Probablemente no seré políticamente correcto. Puede que me exceda en la crítica. Pero hay situaciones que no me puedo callar.

Hace dos jueves acudí al Estadio de la Cerámica a presenciar lo que siempre, y reitero, siempre, debe ser una fiesta para el Villarreal CF: un partido de Europa League. Me da igual la ronda, me da igual el rival.

Encima, en este caso era una eliminatoria vital, los dieciseisavos de final. Y, además, ante un rival de entidad, la AS Roma.

Un contrincante que, como el Submarino, venía de caer en verano en el play-off final de la previa de la Champions League.

El caso es que el ambiente tendría que haber sido de gala. Y lo esperado era que los 16.500 groguets que se dieron cita enmudecieran los 90 minutos a los 1.500 romanos que se dieron cita.

Y no fue así. A medida que fue avanzando el choque, la afición iba apagándose, con cada gol giallorossi, desaparecía más gente de la grada. Y en el minuto 70, el estadio estaba medio vacío y aquello parecía un funeral.

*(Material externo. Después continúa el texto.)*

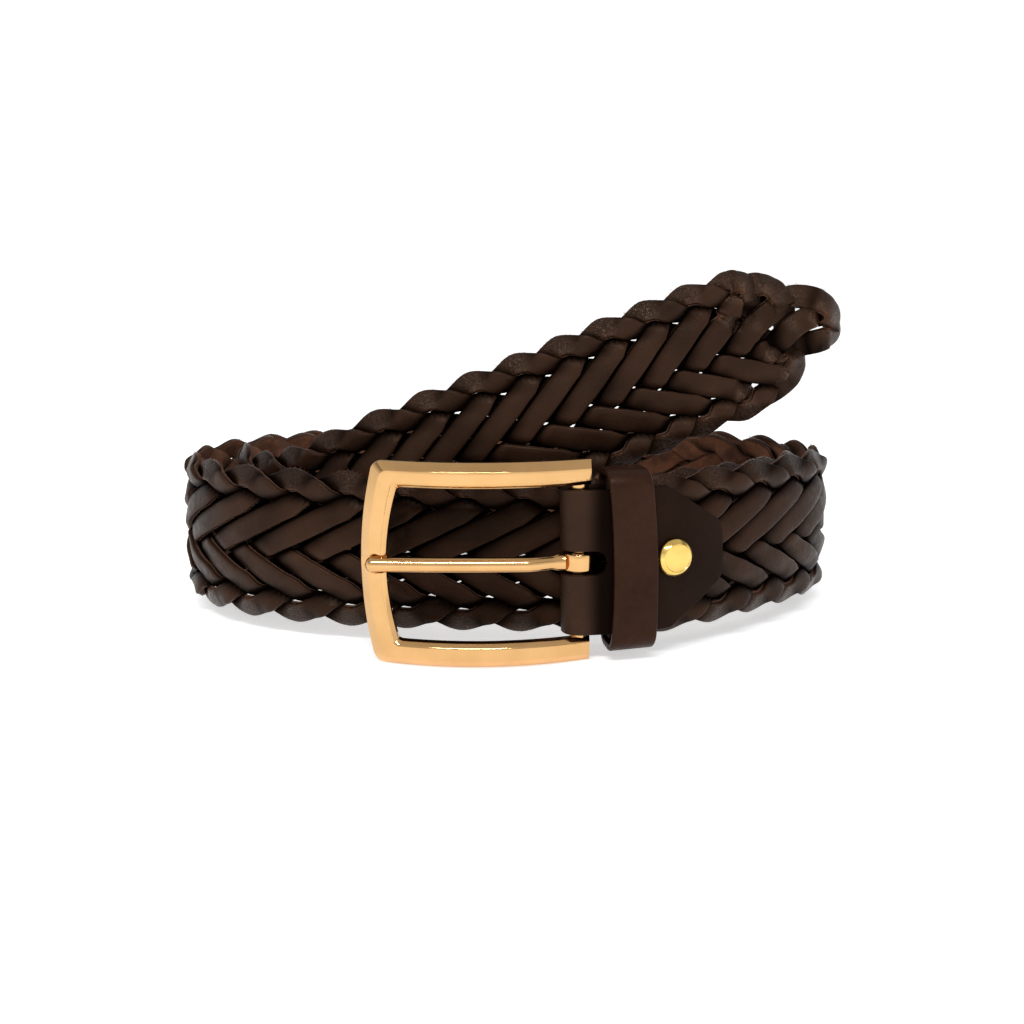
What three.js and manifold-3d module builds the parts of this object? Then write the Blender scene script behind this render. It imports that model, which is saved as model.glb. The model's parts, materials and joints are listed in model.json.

¡No lo entiendo! ¿Acaso no tenemos memoria? El Villarreal CF lleva 17 años en la élite, 13 de ellos jugando en Europa. ¿Qué más queremos? Una reflexión: para ser grande hay que vivir batacazos como el 0-4 ante la Roma. Son derrotas que te hacen grande, porque solo los grandes juegan estos partidos. Y claro, para poder llegar a serlo, grandes, la afición es vital, siempre y cuando resista en el estadio los 90 minutos... y no deje de animar.